Same refactor, 5 models, very different "extras"

I ran a quick test: one messy Express file (hardcoded creds, duplicated auth, no structure), same prompt to all 5 Pro models. “Refactor this into a clean structure.” Nothing else.

Every model handled the basics fine. What I didn’t expect was all the stuff they added that nobody asked for.

What each model added unprompted

Opus caught that my JWTs had no expiry and added expiresIn: '24h'. It also fixed a status code bug (original used 400 for invalid tokens, should be 401) and created a .gitignore and .env file.

Sonnet caught the same JWT issue but made it configurable (JWT_EXPIRES_IN || '24h'). It also threw in a /health endpoint and a README. If you’re about to deploy behind a load balancer, that health check saves you a step.

GPT behaved in a way that felt architectural. Custom HttpError class, an asyncHandler wrapper (Express doesn’t catch async errors by default, so this one actually matters), and it split app.js from server.js for testability.

Gemini just did the refactor. Nothing extra added. It was also the slowest at ~4m 21s, which is hard to justify when the others add more and finish faster.

Auto picked Opus.

Timing

Model Time
Sonnet ~60s
GPT ~1m 21s
Opus ~2m
Gemini ~4m 21s

Anyway

I’ve been defaulting to Sonnet for most things. Fast, practical additions. Opus when I care about security stuff. GPT if I want it to over-engineer things (sometimes that’s what you want).

The JWT expiry fix and the asyncHandler are things I would’ve missed in a real project, honestly. Worth diffing the output even on simple refactors.

I tested this with Cursor CLI agent mode. Input and outputs committed to git before/after each run.

Try something different.

If you prefer speed, run the same process through ALL models, IN ORDER of speed. Each model will amend the results with the missing parts that only they can determine, but input tokens are faster than output tokens, so the refined models don’t do much but still contribute details.
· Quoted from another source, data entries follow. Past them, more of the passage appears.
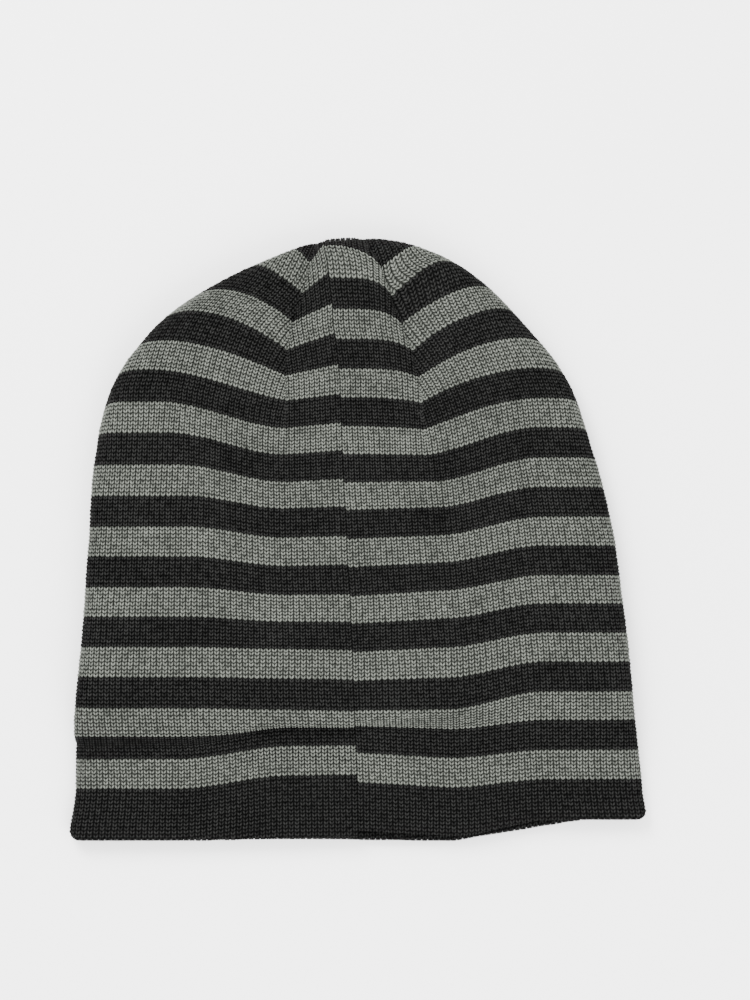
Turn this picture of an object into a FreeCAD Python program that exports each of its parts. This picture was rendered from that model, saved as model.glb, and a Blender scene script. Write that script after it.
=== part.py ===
"""Striped knit beanie, laid flat on its face with the back seam upwards.

The hat is one knitted panel: charcoal and grey bands of yarn, closed by a back seam, shaped at the
crown by six darts and turned in at the brim to make a hem. Each band is a node of its own, because it
is its own length of yarn. The inside holds the hem facing, the seam and dart allowances, the overlock
thread that binds them, the crown tack and the hem tack.

Frame: X across the brim, +Y from the brim to the crown, +Z up from the table. The origin is the middle
of the footprint, on the table. Lengths are in millimetres.
"""

import FreeCAD
import Part
import math
import os

import Sketcher

App = FreeCAD
V = App.Vector

SIZES = [
    # alias, value, meaning
    ("hat_height", 231.0, "brim edge to crown edge, laid flat"),
    ("lay_thickness", 18.0, "both walls and the air between them"),
    ("knit", 1.8, "thickness of the knitted wall"),
    ("crown_radius", 72.0, "outline arc over the crown"),
    ("shoulder_radius", 110.0, "outline arcs at the shoulders"),
    ("side_radius", 1140.0, "long outline arcs down the sides"),
    ("shoulder_offset", 11.3, "shoulder arc centres, across the middle line"),
    ("side_drop", 20.5, "side arc centres, below the brim edge"),
    ("edge_round", 8.9, "roll of the folded sides and the crown edge"),
    ("bands", 22, "bands of yarn, counted from the brim"),
    ("brim_band", 19.3, "height of the charcoal band at the brim"),
    ("stripe", 10.7, "height of every other band"),
    ("stripe_bend", 430.0, "scale of the bend that the darts put in the bands"),
    ("crown_end", 9.0, "radius of the last band, where the darts meet"),
    ("crown_end_inset", 7.0, "its centre, in from the crown edge"),
    ("hem_depth", 41.0, "depth of the turned-in hem"),
    ("facing", 1.6, "thickness of the hem facing"),
    ("gap", 0.1, "air between one layer and the next"),
    ("seam_width", 6.0, "width of a seam allowance"),
    ("seam_depth", 2.2, "thickness of a seam allowance, two plies pressed"),
    ("seam_end", 62.0, "upper end of the back seam allowance, above the middle"),
    ("dart_width", 4.0, "width of a dart allowance"),
    ("dart_length", 38.0, "length of a dart allowance"),
    ("dart_foot_x", 25.5, "foot of a dart, out from the middle line"),
    ("dart_foot_y", 60.0, "foot of a dart, above the middle"),
    ("lean_right", 22.0, "degrees that a dart on +X leans in towards the crown"),
    ("lean_left", 10.0, "degrees that a dart on -X leans in towards the crown"),
    ("thread", 0.3, "radius of the overlock thread"),
    ("stitch_step", 3.0, "distance from one overlock stitch to the next"),
]
YARNS = ("charcoal", "grey")
OPEN_END = 6.0  # how far a hollow runs out past the brim, so that it cuts the brim open

doc = App.newDocument("knit_beanie")


def make_sheet():
    sheet = doc.addObject("Spreadsheet::Sheet", "sizes")
    for row, (alias, value, meaning) in enumerate(SIZES, start=1):
        sheet.set("A%d" % row, meaning)
        sheet.set("B%d" % row, str(value))
        sheet.setAlias("B%d" % row, alias)
    doc.recompute()
    return sheet


sheet = make_sheet()


def size(alias):
    return float(getattr(sheet, alias))


def origin_plane(body, role):
    return next(f for f in body.Origin.OriginFeatures if f.Role == role)


def keep(feature, label):
    """Marks a finished sub-part: its label becomes the file's name."""
    feature.Label = label
    finished.append(feature)
    return feature


finished = []


# ---------------------------------------------------------------- outline and hollow shells


def arc(centre, radius, start, end):
    circle = Part.Circle(centre, V(0, 0, 1), radius)
    return Part.ArcOfCircle(circle, math.radians(start), math.radians(end))


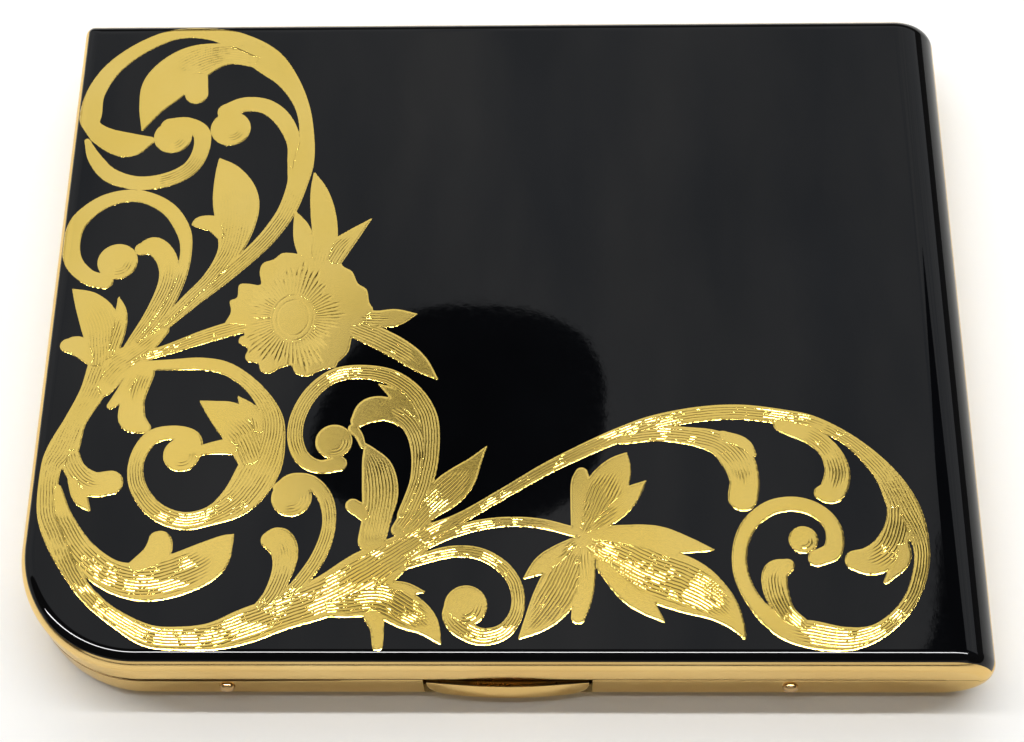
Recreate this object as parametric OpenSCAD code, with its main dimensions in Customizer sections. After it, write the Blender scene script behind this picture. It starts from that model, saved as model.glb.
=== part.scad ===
// Powder compact: a flat hinged case with an enamelled lid, a mirror in the
// lid, and a powder well with a sifter, a puff and a small inner door below.
// The origin is the centre of the face it stands on. +X is to the right, +Y
// is towards the hinge, and +Z is up. The case is drawn closed.

/* [Case] */
// Width of the case, left side to the rounded spine
case_w = 88.9; // [80:0.1:100]
// Depth of the case, thumb catch to hinge
case_d = 69.9; // [60:0.1:80]
// Thickness of the closed case
case_t = 9.4; // [8.6:0.1:11]
// Thickness of the brass sheet
wall = 0.7; // [0.5:0.05:0.8]
// Radius of the large front left corner
corner_r = 11.6; // [6:0.1:16]
// Radius that rounds the edges of the lid and of the base
edge_r = 1.6; // [1.4:0.1:2]
// Height of the seam between the base and the lid
seam_z = 5; // [4.8:0.1:5.2]
// Gap left at the seam
seam_gap = 0.12; // [0.1:0.01:0.2]

/* [Lid] */
// Thickness of the enamel
enamel_t = 0.3; // [0.2:0.05:0.4]
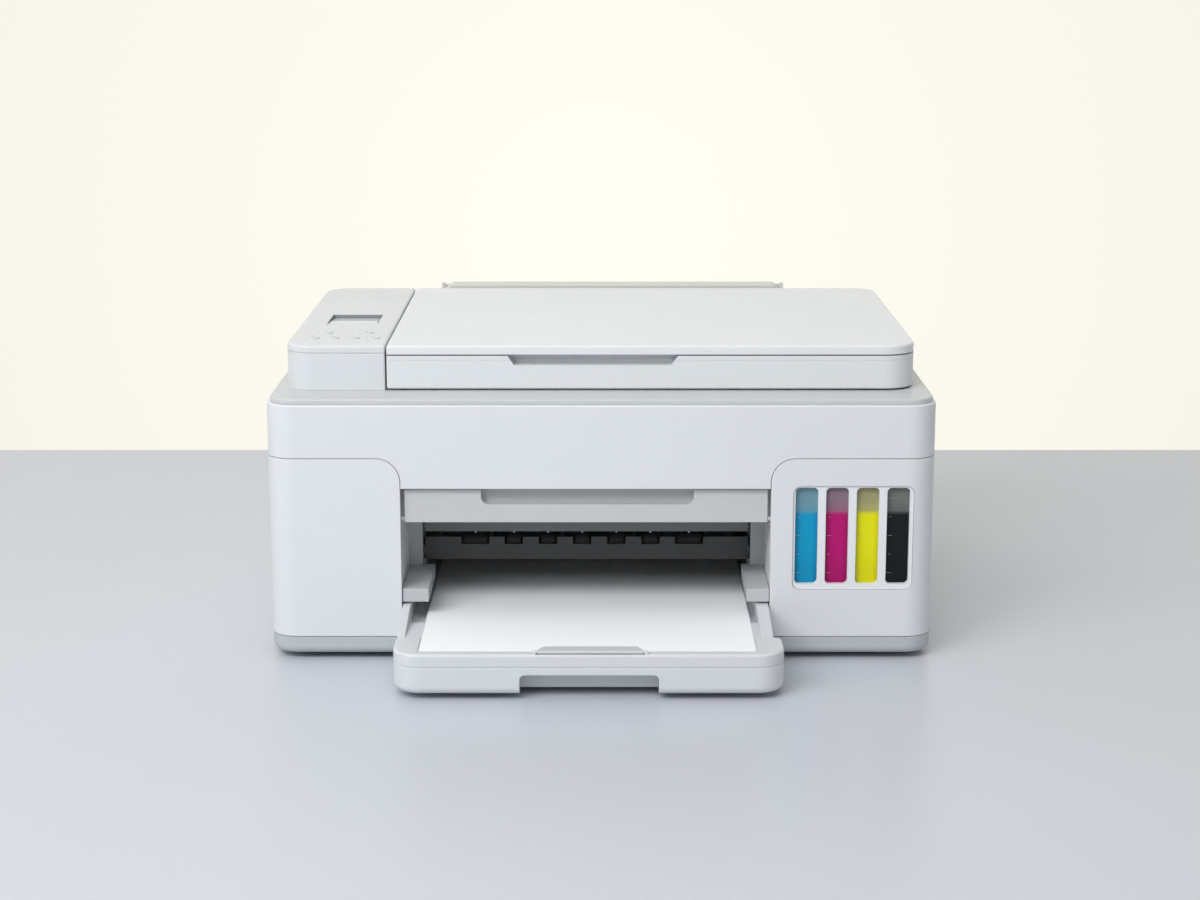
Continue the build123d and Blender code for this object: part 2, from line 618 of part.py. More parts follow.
# Filler cap hinge behind each neck: a pin in two ears
CAP_HINGE_D = NECK_D + 13.0
CAP_HINGE_Z = TANK_Z1 + NECK_H + 1.3
CAP_PIN_R = 1.0
CAP_EAR_X = 5.2
CAP_EAR_T = 1.6
CAP_ARM_W = 8.0
CAP_T = 2.0
PLUG_R = 2.2
PLUG_H = 2.0

BEZEL_GAP = 0.2
with BuildPart() as tank_bezel:
    with BuildSketch(Plane.XZ.offset(-at(TANK_D0))):
        with Locations(((WINDOW_X0 + WINDOW_X1) / 2, (WINDOW_Z0 + WINDOW_Z1) / 2)):
            RectangleRounded(WINDOW_X1 - WINDOW_X0 - 2 * BEZEL_GAP, WINDOW_Z1 - WINDOW_Z0 - 2 * BEZEL_GAP,
                             WINDOW_R - BEZEL_GAP)
        for tank_x in tank_xs:
            with Locations((tank_x, (SIGHT_Z0 + SIGHT_Z1) / 2)):
                RectangleRounded(SIGHT_W, SIGHT_Z1 - SIGHT_Z0, SIGHT_R, mode=Mode.SUBTRACT)
    extrude(amount=TANK_D0 - 1.0)
save(tank_bezel, "tank_bezel")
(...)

If you prefer costs, run the same process through ALL the models, IN ORDER of cost. Each model will only add missing details, and of course, input tokens are cheaper than output tokens, the most tokens will be generated by the low cost model.

2 Likes

i hadn’t thought about chaining them in sequence like that. so the idea is each model just fills in what the previous one missed, and you’re optimizing for whether the cheap model or the expensive one does the heavy lifting? how many models deep do you actually run this before the improvements plateau?

Only one way to find out. But usually at about 4 levels high ending in Codex XH or Opus, there are no changes left or it’s just semantic cleanup. The empty result is still a positive as it means Opus or Codex did a quality check and confirmed the functionality is implemented sufficiently satisfactory.

1 Like